If your current balance is $8,000 and your target is $36,000, you need to add $28,000. At $2,000/month of additional savings, that’s 14 months. That’s the plan: $2,000/month to emergency fund until it hits $36,000, then redirect to retirement or taxable investment accounts.

State this explicitly. “I will transfer $2,000 on the first of every month to my emergency fund until [month/year].” Done.

The One Number That Tells You Everything

Net profit rate: net profit divided by gross revenue, expressed as a percentage.

At $240,000 gross revenue and $120,000 net profit: 50% net profit rate. Excellent.

At $240,000 gross revenue and $72,000 net profit: 30% net profit rate. Investigate expenses.

At $240,000 gross revenue and $48,000 net profit: 20% net profit rate. Structural problem.

Track this quarterly. If it’s trending down over three consecutive quarters, something changed, either your prices, your costs, your delivery efficiency, or your client mix. Name it before you accept it.

Most solos track gross revenue obsessively and net profit sporadically. The number that determines financial health is net profit rate. Revenue tells you how busy you are. Net profit rate tells you whether the business is working.
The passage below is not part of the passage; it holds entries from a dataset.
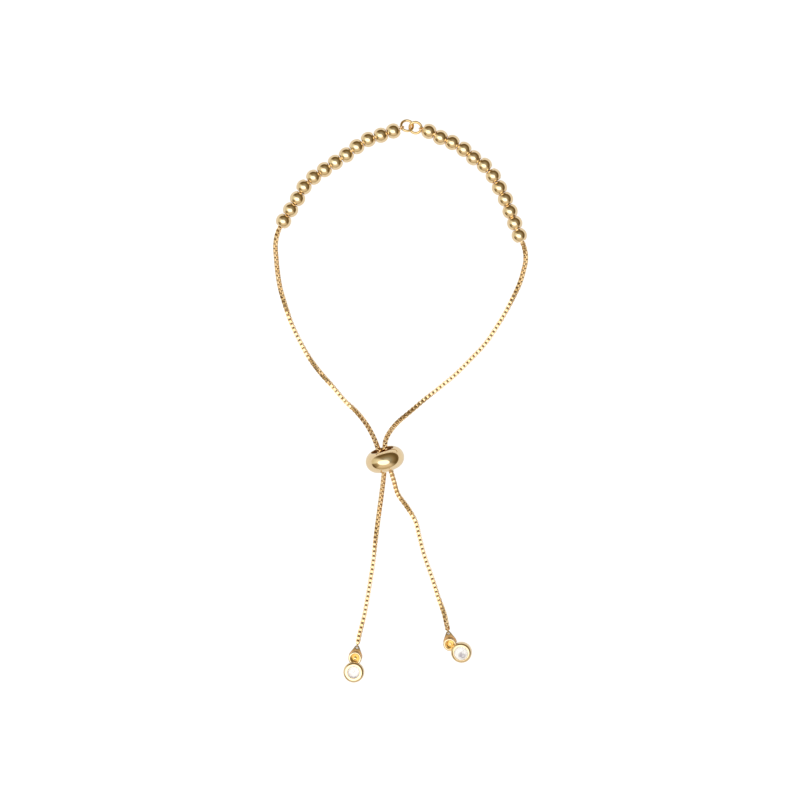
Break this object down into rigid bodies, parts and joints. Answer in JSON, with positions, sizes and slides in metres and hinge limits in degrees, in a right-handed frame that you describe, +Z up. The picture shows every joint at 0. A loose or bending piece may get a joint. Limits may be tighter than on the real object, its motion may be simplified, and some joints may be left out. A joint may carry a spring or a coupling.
{
  "type": "sliding bead and box chain bracelet",
  "caption": "Fine box chain bracelet with polished round beads, linked rings, a sliding bead that sets its size, and a small stone drop on each chain end.",
  "frame": {"origin": "middle of the laid bracelet's outline, at the height of the surface that it lies on", "axes": "+Z up from that surface, +Y towards the beaded arc and its linked rings, +X to the right seen from above"},
  "size_m": [0.053, 0.1167, 0.008],
  "materials": {
    "gold": "polished",
    "crystal": "faceted and polished"
  },
  "bodies": {
    "root": {"bead_left_01": "gold", "bead_left_02": "gold", "bead_left_03": "gold", "bead_left_04": "gold", "bead_left_05": "gold", "bead_left_06": "gold", "bead_left_07": "gold", "bead_left_08": "gold", "bead_left_09": "gold", "bead_left_10": "gold", "bead_left_11": "gold", "bead_left_12": "gold", "bead_right_01": "gold", "bead_right_02": "gold", "bead_right_03": "gold", "bead_right_04": "gold", "bead_right_05": "gold", "bead_right_06": "gold", "bead_right_07": "gold", "bead_right_08": "gold", "bead_right_09": "gold", "bead_right_10": "gold", "bead_right_11": "gold", "bead_right_12": "gold", "chain_left": "gold", "chain_right": "gold", "slider_bead": "gold", "ring_left": "gold", "ring_right": "gold", "end_tag_left": "gold", "end_tag_right": "gold", "stone_cup_left": "gold", "stone_cup_right": "gold", "stone_left": "crystal", "stone_right": "crystal"}
  },
  "joints": []
}
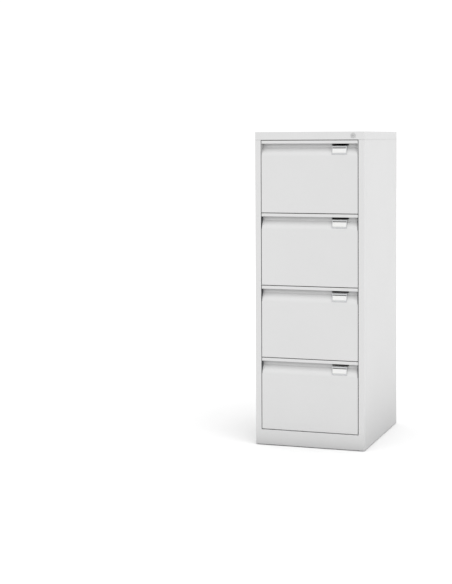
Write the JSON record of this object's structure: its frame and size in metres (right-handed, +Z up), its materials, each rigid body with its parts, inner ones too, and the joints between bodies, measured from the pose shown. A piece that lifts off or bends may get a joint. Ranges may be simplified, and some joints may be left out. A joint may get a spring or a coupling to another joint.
{
  "type": "filing cabinet",
  "caption": "Upright steel filing cabinet with stacked full-extension drawers, finger recesses, label holders and a top lock.",
  "frame": {"origin": "centre of the footprint, on the floor", "axes": "+Z up, drawers open towards -Y, +X to the right seen from the front"},
  "size_m": [0.47, 0.622, 1.321],
  "materials": {
    "case_coat": "light grey powder coat, fine texture",
    "front_coat": "light grey powder coat, fine texture",
    "tray_coat": "dark grey powder coat",
    "zinc_steel": "bright zinc plate",
    "chrome": "bright plated",
    "nickel": "satin nickel",
    "card": "matt white card",
    "black_nylon": "moulded black nylon",
    "rubber": "soft black rubber"
  },
  "bodies": {
    "cabinet": {"left_side_panel": "case_coat", "right_side_panel": "case_coat", "back_panel": "case_coat", "top_cover": "case_coat", "bottom_panel": "case_coat", "front_plinth": "case_coat", "front_uprights": "zinc_steel", "rear_uprights": "zinc_steel", "cabinet_rails": "zinc_steel", "rear_buffers": "rubber", "glides": "black_nylon", "back_screws": "zinc_steel", "lock_housing": "nickel"},
    "lock_plug": {"lock_barrel": "nickel", "lock_cam": "zinc_steel"},
    "lock_bar": {"lock_bar": "zinc_steel"},
    "drawer_1": {"drawer_1_front": "front_coat", "drawer_1_front_liner": "tray_coat", "drawer_1_tray": "tray_coat", "drawer_1_back": "tray_coat", "drawer_1_label_holder": "chrome", "drawer_1_label_card": "card", "drawer_1_drawer_rails": "zinc_steel"},
    "drawer_1_middle_rails": {"drawer_1_middle_rails": "zinc_steel"},
    "drawer_1_outer_rails": {"drawer_1_outer_rails": "zinc_steel"},
    "drawer_1_inner_cages": {"drawer_1_inner_cages": "black_nylon"},
    "drawer_1_outer_cages": {"drawer_1_outer_cages": "black_nylon"},
    "drawer_2": {"drawer_2_front": "front_coat", "drawer_2_front_liner": "tray_coat", "drawer_2_tray": "tray_coat", "drawer_2_back": "tray_coat", "drawer_2_label_holder": "chrome", "drawer_2_label_card": "card", "drawer_2_drawer_rails": "zinc_steel"},
    "drawer_2_middle_rails": {"drawer_2_middle_rails": "zinc_steel"},
    "drawer_2_outer_rails": {"drawer_2_outer_rails": "zinc_steel"},
    "drawer_2_inner_cages": {"drawer_2_inner_cages": "black_nylon"},
    "drawer_2_outer_cages": {"drawer_2_outer_cages": "black_nylon"},
    "drawer_3": {"drawer_3_front": "front_coat", "drawer_3_front_liner": "tray_coat", "drawer_3_tray": "tray_coat", "drawer_3_back": "tray_coat", "drawer_3_label_holder": "chrome", "drawer_3_label_card": "card", "drawer_3_drawer_rails": "zinc_steel"},
    "drawer_3_middle_rails": {"drawer_3_middle_rails": "zinc_steel"},
    "drawer_3_outer_rails": {"drawer_3_outer_rails": "zinc_steel"},
    "drawer_3_inner_cages": {"drawer_3_inner_cages": "black_nylon"},
    "drawer_3_outer_cages": {"drawer_3_outer_cages": "black_nylon"},
    "drawer_4": {"drawer_4_front": "front_coat", "drawer_4_front_liner": "tray_coat", "drawer_4_tray": "tray_coat", "drawer_4_back": "tray_coat", "drawer_4_label_holder": "chrome", "drawer_4_label_card": "card", "drawer_4_drawer_rails": "zinc_steel"},
    "drawer_4_middle_rails": {"drawer_4_middle_rails": "zinc_steel"},
    "drawer_4_outer_rails": {"drawer_4_outer_rails": "zinc_steel"},
    "drawer_4_inner_cages": {"drawer_4_inner_cages": "black_nylon"},
    "drawer_4_outer_cages": {"drawer_4_outer_cages": "black_nylon"}
  },
  "joints": [
    {"name": "lock_turn", "type": "hinge", "parent": "cabinet", "child": "lock_plug", "pos_m": [0.1875, -0.3095, 1.3045], "axis": [0, 1, 0], "range_deg": [0, 90]},
    {"name": "lock_bar_slide", "type": "slide", "parent": "cabinet", "child": "lock_bar", "axis": [0, 0, -1], "range_m": [0, 0.012]},
    {"name": "drawer_1_slide", "type": "slide", "parent": "cabinet", "child": "drawer_1", "axis": [0, -1, 0], "range_m": [0, 0.532]},
    {"name": "drawer_1_outer_rails_slide", "type": "slide", "parent": "cabinet", "child": "drawer_1_outer_rails", "axis": [0, -1, 0], "range_m": [0, 0.1778]},
    {"name": "drawer_1_outer_cages_slide", "type": "slide", "parent": "cabinet", "child": "drawer_1_outer_cages", "axis": [0, -1, 0], "range_m": [0, 0.2665]},
    {"name": "drawer_1_middle_rails_slide", "type": "slide", "parent": "cabinet", "child": "drawer_1_middle_rails", "axis": [0, -1, 0], "range_m": [0, 0.3552]},
    {"name": "drawer_1_inner_cages_slide", "type": "slide", "parent": "cabinet", "child": "drawer_1_inner_cages", "axis": [0, -1, 0], "range_m": [0, 0.4438]},
    {"name": "drawer_2_slide", "type": "slide", "parent": "cabinet", "child": "drawer_2", "axis": [0, -1, 0], "range_m": [0, 0.532]},
    {"name": "drawer_2_outer_rails_slide", "type": "slide", "parent": "cabinet", "child": "drawer_2_outer_rails", "axis": [0, -1, 0], "range_m": [0, 0.1778]},
    {"name": "drawer_2_outer_cages_slide", "type": "slide", "parent": "cabinet", "child": "drawer_2_outer_cages", "axis": [0, -1, 0], "range_m": [0, 0.2665]},
    {"name": "drawer_2_middle_rails_slide", "type": "slide", "parent": "cabinet", "child": "drawer_2_middle_rails", "axis": [0, -1, 0], "range_m": [0, 0.3552]},
    {"name": "drawer_2_inner_cages_slide", "type": "slide", "parent": "cabinet", "child": "drawer_2_inner_cages", "axis": [0, -1, 0], "range_m": [0, 0.4438]},
    {"name": "drawer_3_slide", "type": "slide", "parent": "cabinet", "child": "drawer_3", "axis": [0, -1, 0], "range_m": [0, 0.532]},
    {"name": "drawer_3_outer_rails_slide", "type": "slide", "parent": "cabinet", "child": "drawer_3_outer_rails", "axis": [0, -1, 0], "range_m": [0, 0.1778]},
    {"name": "drawer_3_outer_cages_slide", "type": "slide", "parent": "cabinet", "child": "drawer_3_outer_cages", "axis": [0, -1, 0], "range_m": [0, 0.2665]},
    {"name": "drawer_3_middle_rails_slide", "type": "slide", "parent": "cabinet", "child": "drawer_3_middle_rails", "axis": [0, -1, 0], "range_m": [0, 0.3552]},
    {"name": "drawer_3_inner_cages_slide", "type": "slide", "parent": "cabinet", "child": "drawer_3_inner_cages", "axis": [0, -1, 0], "range_m": [0, 0.4438]},
    {"name": "drawer_4_slide", "type": "slide", "parent": "cabinet", "child": "drawer_4", "axis": [0, -1, 0], "range_m": [0, 0.532]},
    {"name": "drawer_4_outer_rails_slide", "type": "slide", "parent": "cabinet", "child": "drawer_4_outer_rails", "axis": [0, -1, 0], "range_m": [0, 0.1778]},
    {"name": "drawer_4_outer_cages_slide", "type": "slide", "parent": "cabinet", "child": "drawer_4_outer_cages", "axis": [0, -1, 0], "range_m": [0, 0.2665]},
    {"name": "drawer_4_middle_rails_slide", "type": "slide", "parent": "cabinet", "child": "drawer_4_middle_rails", "axis": [0, -1, 0], "range_m": [0, 0.3552]},
    {"name": "drawer_4_inner_cages_slide", "type": "slide", "parent": "cabinet", "child": "drawer_4_inner_cages", "axis": [0, -1, 0], "range_m": [0, 0.4438]}
  ],
  "couplings": [
    {"joint": "lock_turn", "follows": "lock_bar_slide", "rad_per_m": 130.68},
    {"joint": "drawer_1_outer_rails_slide", "follows": "drawer_1_slide", "ratio": 0.33333},
    {"joint": "drawer_1_outer_cages_slide", "follows": "drawer_1_slide", "ratio": 0.5},
    {"joint": "drawer_1_middle_rails_slide", "follows": "drawer_1_slide", "ratio": 0.66667},
    {"joint": "drawer_1_inner_cages_slide", "follows": "drawer_1_slide", "ratio": 0.83333},
    {"joint": "drawer_2_outer_rails_slide", "follows": "drawer_2_slide", "ratio": 0.33333},
    {"joint": "drawer_2_outer_cages_slide", "follows": "drawer_2_slide", "ratio": 0.5},
    {"joint": "drawer_2_middle_rails_slide", "follows": "drawer_2_slide", "ratio": 0.66667},
    {"joint": "drawer_2_inner_cages_slide", "follows": "drawer_2_slide", "ratio": 0.83333},
    {"joint": "drawer_3_outer_rails_slide", "follows": "drawer_3_slide", "ratio": 0.33333},
    {"joint": "drawer_3_outer_cages_slide", "follows": "drawer_3_slide", "ratio": 0.5},
    {"joint": "drawer_3_middle_rails_slide", "follows": "drawer_3_slide", "ratio": 0.66667},
    {"joint": "drawer_3_inner_cages_slide", "follows": "drawer_3_slide", "ratio": 0.83333},
    {"joint": "drawer_4_outer_rails_slide", "follows": "drawer_4_slide", "ratio": 0.33333},
    {"joint": "drawer_4_outer_cages_slide", "follows": "drawer_4_slide", "ratio": 0.5},
    {"joint": "drawer_4_middle_rails_slide", "follows": "drawer_4_slide", "ratio": 0.66667},
    {"joint": "drawer_4_inner_cages_slide", "follows": "drawer_4_slide", "ratio": 0.83333}
  ]
}
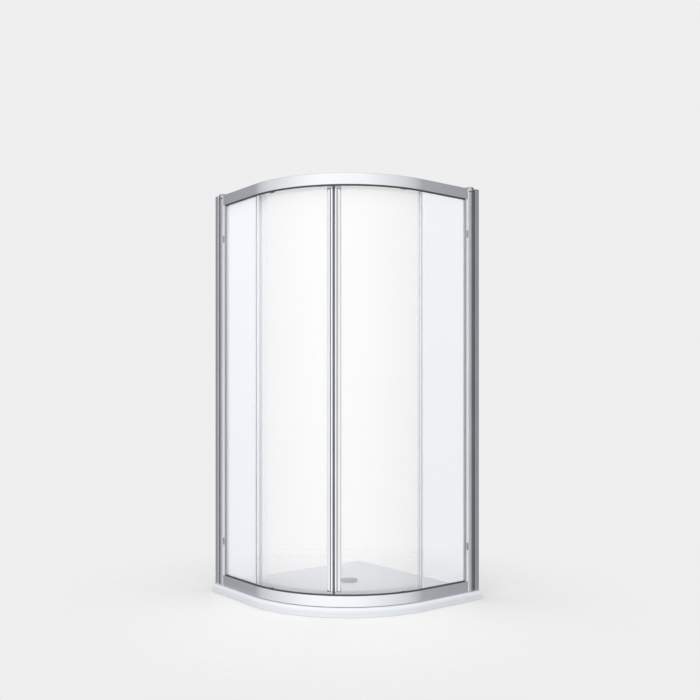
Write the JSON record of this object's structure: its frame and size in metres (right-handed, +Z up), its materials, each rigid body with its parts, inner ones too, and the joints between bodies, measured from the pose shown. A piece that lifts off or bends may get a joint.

The Quarterly Review (20 Minutes)

Every quarter, open the annual plan and update four numbers: actual revenue vs. target, actual expenses vs. plan, current savings balances, and current net profit rate.

If revenue is on track, no action needed, confirm the pipeline looks healthy for next quarter.

If revenue is 10–15% below target, identify which service type or client type is behind. Run an outreach campaign to re-engage warm leads or propose retainer extensions to existing clients.

If revenue is 20%+ below target, the plan has a pipeline problem. Either the revenue target was too aggressive, or your sales activity is insufficient. Decide which, and act on the decision.

The quarterly review is not a performance review. It is a navigation check. You planned a route in January. Now it’s April, are you still on it? If not, recalibrate now rather than discovering in December that you missed the year by $40,000.